* [Written exercise]
Output the material beneath exactly, leaving nothing out.

= = =

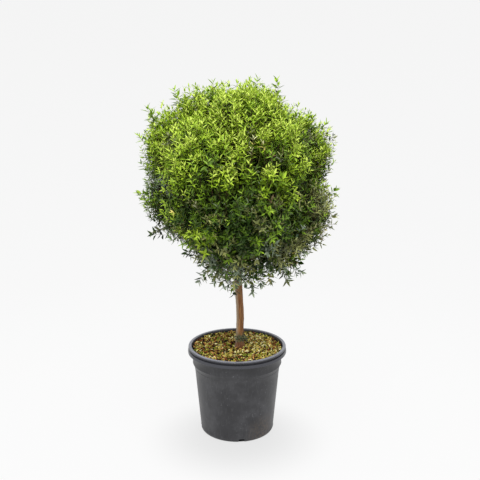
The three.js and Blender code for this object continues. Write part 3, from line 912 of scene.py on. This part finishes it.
# two outlines as [share of length, share of width], with their faces: a full leaf for the outer
# shoots and a plainer one for those further in
fullLeaf = {
    "outline": np.array([
        [0, 0], [0.3, -0.5], [0.3, 0], [0.3, 0.5], [0.66, -0.36], [0.66, 0], [0.66, 0.36], [1, 0]]),
    "triangles": np.array([[0, 1, 2], [0, 2, 3], [4, 7, 5], [5, 7, 6]]),
    "quads": np.array([[1, 4, 5, 2], [2, 5, 6, 3]]),
}
plainLeaf = {
    "outline": np.array([[0, 0], [0.42, -0.5], [0.42, 0], [0.42, 0.5], [1, 0]]),
    "triangles": np.array([[0, 1, 2], [0, 2, 3], [1, 4, 2], [2, 4, 3]]),
    "quads": np.zeros((0, 4), dtype=int),
}


def layLeaves(kinds):
    # every leaf's base, direction, upper side, size and tone
    parts = []
    for number, kind in enumerate(shootLayers + [strayShoots]):
        which = np.nonzero(layer == number)[0]
        scale = kind["size"] * leafGrowth[which]
        for pair in range(kind["pairs"]):
            back = leaf["back"][pair] * kind["size"] * leafSpread[which] * rng.uniform(0.85, 1.2, len(which))
            s = np.clip(1 - back / reach[which], 0, 1)[:, None]
            base = root[which] + (heading[which] * s + bend[which] * s ** 2) * reach[which][:, None]
            along = unit(heading[which] + 2 * bend[which] * s)
            e1 = unit(np.cross(along, np.array([0.21, 0.93, 0.3])))
            e2 = np.cross(along, e1)
            turn = spin[which] + pair * math.pi / 2 + rng.normal(0, 0.22, len(which))
            for side in (0, math.pi):
                a = (turn + side)[:, None]
                radial = np.cos(a) * e1 + np.sin(a) * e2
                opening = (leaf["open"][pair] + rng.normal(0, 0.14, len(which)))[:, None]
                axis = np.cos(opening) * along + np.sin(opening) * radial
                upper = np.sin(opening) * along - np.cos(opening) * radial + upwards * leaf["rise"]
                upper = unit(upper - axis * np.sum(upper * axis, axis=1, keepdims=True))
                size = leaf["long"][pair] * scale * rng.uniform(0.78, 1.15, len(which))
                step = np.clip(pair + (rng.random(len(which)) < 0.2) - (rng.random(len(which)) < 0.15), 0, 5)
                tone = sprayTones[kinds[which], step]
                keep = rng.random(len(which)) < leaf["kept"][pair == 5]
                row = [column[keep] for column in (base, axis, upper, size, tone, owner[which])]
                parts.append(row + [np.full(keep.sum(), pair >= kind["full"])])
    return [np.concatenate(column) for column in zip(*parts)]


def leafMesh(shape, base, axis, upper, size):
    # the same outline laid on every leaf's own axes, folded along the midrib and curled; the bigger
    # a leaf, the broader it is for its length
    count = len(base)
    wide = size * leaf["wide"] * np.sqrt(size / leaf["usual"]) * rng.uniform(0.85, 1.2, count)
    wide = wide[:, None, None]
    fold = leaf["fold"] * rng.uniform(0.3, 1.3, (count, 1, 1))
    curl = leaf["curl"] * rng.uniform(-0.5, 2, (count, 1, 1))
    u = shape["outline"][:, 0][None, :, None]
    v = shape["outline"][:, 1][None, :, None]
    long = size[:, None, None]
    across = np.cross(upper, axis)[:, None]
    points = base[:, None] + axis[:, None] * u * long + across * v * wide
    points += upper[:, None] * (np.abs(v) * wide * fold - u ** 2 * curl * long)
    first = (np.arange(count) * len(shape["outline"]))[:, None, None]
    triangles = (first + shape["triangles"][None]).reshape(-1, 3)
    quads = (first + shape["quads"][None]).reshape(-1, 4)
    return points.reshape(-1, 3), triangles, quads


def makeLeaves():
    base, axis, upper, size, tone, home, plain = layLeaves(dealKinds())
    for i, name in enumerate(clumpNames):
        points, faces, colours, start = [], [], [], 0
        for shape, mine in ((fullLeaf, (home == i) & ~plain), (plainLeaf, (home == i) & plain)):
            made, triangles, quads = leafMesh(shape, base[mine], axis[mine], upper[mine], size[mine])
            points.append(made)
            for cells, each in ((triangles, "triangles"), (quads, "quads")):
                if len(cells):
                    faces.append(cells + start)
                    colours.append(np.repeat(tone[mine], len(shape[each])))
            start += len(made)
        mesh = joinedMesh("leaves_" + name[8:], np.concatenate(points), faces, colours)
        finishPiece("leaves_" + name[8:], mesh, leafMaterials, [name], smooth=False)
    return len(base)


spin = rng.uniform(0, 2 * math.pi, shootCount)
leafCount = makeLeaves()
print("leaves:", leafCount)

# the mulch: a bed of peat, with loose bits and moss on it
mulch = {
    "edge": 109 * mm, "low": 209.6 * mm, "rise": 2 * mm, "lump": 2 * mm, "thick": 6 * mm,
    "turns": 96, "rings": 34, "ringWidth": 3 * mm, "seed": 5,
    "bits": 3300, "long": [5.5 * mm, 12 * mm], "wide": [2 * mm, 4 * mm], "curl": [0.4, 1.6],
    "stemClear": 12.5 * mm,
    # x, y, size and weight of the darker patches, the last of them paler
    "darker": [[-0.055, 0.06, 0.03, 0.5], [-0.085, -0.01, 0.035, 0.45], [-0.05, -0.045, 0.022, 0.5],
               [0.005, -0.085, 0.028, 0.45], [0.07, -0.02, 0.05, -0.4]],
}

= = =

* [Right answer]
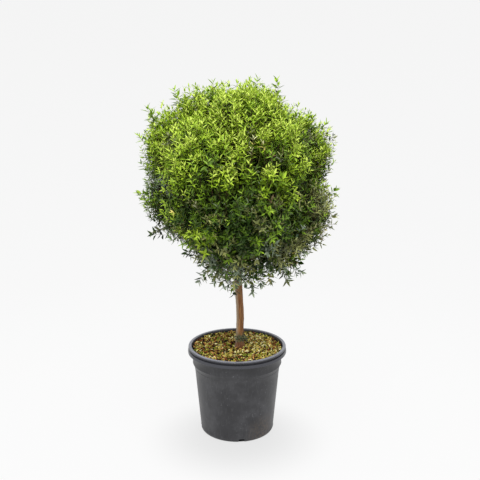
The three.js and Blender code for this object continues. Write part 3, from line 912 of scene.py on. This part finishes it.
# two outlines as [share of length, share of width], with their faces: a full leaf for the outer
# shoots and a plainer one for those further in
fullLeaf = {
    "outline": np.array([
        [0, 0], [0.3, -0.5], [0.3, 0], [0.3, 0.5], [0.66, -0.36], [0.66, 0], [0.66, 0.36], [1, 0]]),
    "triangles": np.array([[0, 1, 2], [0, 2, 3], [4, 7, 5], [5, 7, 6]]),
    "quads": np.array([[1, 4, 5, 2], [2, 5, 6, 3]]),
}
plainLeaf = {
    "outline": np.array([[0, 0], [0.42, -0.5], [0.42, 0], [0.42, 0.5], [1, 0]]),
    "triangles": np.array([[0, 1, 2], [0, 2, 3], [1, 4, 2], [2, 4, 3]]),
    "quads": np.zeros((0, 4), dtype=int),
}


def layLeaves(kinds):
    # every leaf's base, direction, upper side, size and tone
    parts = []
    for number, kind in enumerate(shootLayers + [strayShoots]):
        which = np.nonzero(layer == number)[0]
        scale = kind["size"] * leafGrowth[which]
        for pair in range(kind["pairs"]):
            back = leaf["back"][pair] * kind["size"] * leafSpread[which] * rng.uniform(0.85, 1.2, len(which))
            s = np.clip(1 - back / reach[which], 0, 1)[:, None]
            base = root[which] + (heading[which] * s + bend[which] * s ** 2) * reach[which][:, None]
            along = unit(heading[which] + 2 * bend[which] * s)
            e1 = unit(np.cross(along, np.array([0.21, 0.93, 0.3])))
            e2 = np.cross(along, e1)
            turn = spin[which] + pair * math.pi / 2 + rng.normal(0, 0.22, len(which))
            for side in (0, math.pi):
                a = (turn + side)[:, None]
                radial = np.cos(a) * e1 + np.sin(a) * e2
                opening = (leaf["open"][pair] + rng.normal(0, 0.14, len(which)))[:, None]
                axis = np.cos(opening) * along + np.sin(opening) * radial
                upper = np.sin(opening) * along - np.cos(opening) * radial + upwards * leaf["rise"]
                upper = unit(upper - axis * np.sum(upper * axis, axis=1, keepdims=True))
                size = leaf["long"][pair] * scale * rng.uniform(0.78, 1.15, len(which))
                step = np.clip(pair + (rng.random(len(which)) < 0.2) - (rng.random(len(which)) < 0.15), 0, 5)
                tone = sprayTones[kinds[which], step]
                keep = rng.random(len(which)) < leaf["kept"][pair == 5]
                row = [column[keep] for column in (base, axis, upper, size, tone, owner[which])]
                parts.append(row + [np.full(keep.sum(), pair >= kind["full"])])
    return [np.concatenate(column) for column in zip(*parts)]


def leafMesh(shape, base, axis, upper, size):
    # the same outline laid on every leaf's own axes, folded along the midrib and curled; the bigger
    # a leaf, the broader it is for its length
    count = len(base)
    wide = size * leaf["wide"] * np.sqrt(size / leaf["usual"]) * rng.uniform(0.85, 1.2, count)
    wide = wide[:, None, None]
    fold = leaf["fold"] * rng.uniform(0.3, 1.3, (count, 1, 1))
    curl = leaf["curl"] * rng.uniform(-0.5, 2, (count, 1, 1))
    u = shape["outline"][:, 0][None, :, None]
    v = shape["outline"][:, 1][None, :, None]
    long = size[:, None, None]
    across = np.cross(upper, axis)[:, None]
    points = base[:, None] + axis[:, None] * u * long + across * v * wide
    points += upper[:, None] * (np.abs(v) * wide * fold - u ** 2 * curl * long)
    first = (np.arange(count) * len(shape["outline"]))[:, None, None]
    triangles = (first + shape["triangles"][None]).reshape(-1, 3)
    quads = (first + shape["quads"][None]).reshape(-1, 4)
    return points.reshape(-1, 3), triangles, quads


def makeLeaves():
    base, axis, upper, size, tone, home, plain = layLeaves(dealKinds())
    for i, name in enumerate(clumpNames):
        points, faces, colours, start = [], [], [], 0
        for shape, mine in ((fullLeaf, (home == i) & ~plain), (plainLeaf, (home == i) & plain)):
            made, triangles, quads = leafMesh(shape, base[mine], axis[mine], upper[mine], size[mine])
            points.append(made)
            for cells, each in ((triangles, "triangles"), (quads, "quads")):
                if len(cells):
                    faces.append(cells + start)
                    colours.append(np.repeat(tone[mine], len(shape[each])))
            start += len(made)
        mesh = joinedMesh("leaves_" + name[8:], np.concatenate(points), faces, colours)
        finishPiece("leaves_" + name[8:], mesh, leafMaterials, [name], smooth=False)
    return len(base)


spin = rng.uniform(0, 2 * math.pi, shootCount)
leafCount = makeLeaves()
print("leaves:", leafCount)

# the mulch: a bed of peat, with loose bits and moss on it
mulch = {
    "edge": 109 * mm, "low": 209.6 * mm, "rise": 2 * mm, "lump": 2 * mm, "thick": 6 * mm,
    "turns": 96, "rings": 34, "ringWidth": 3 * mm, "seed": 5,
    "bits": 3300, "long": [5.5 * mm, 12 * mm], "wide": [2 * mm, 4 * mm], "curl": [0.4, 1.6],
    "stemClear": 12.5 * mm,
    # x, y, size and weight of the darker patches, the last of them paler
    "darker": [[-0.055, 0.06, 0.03, 0.5], [-0.085, -0.01, 0.035, 0.45], [-0.05, -0.045, 0.022, 0.5],
               [0.005, -0.085, 0.028, 0.45], [0.07, -0.02, 0.05, -0.4]],
}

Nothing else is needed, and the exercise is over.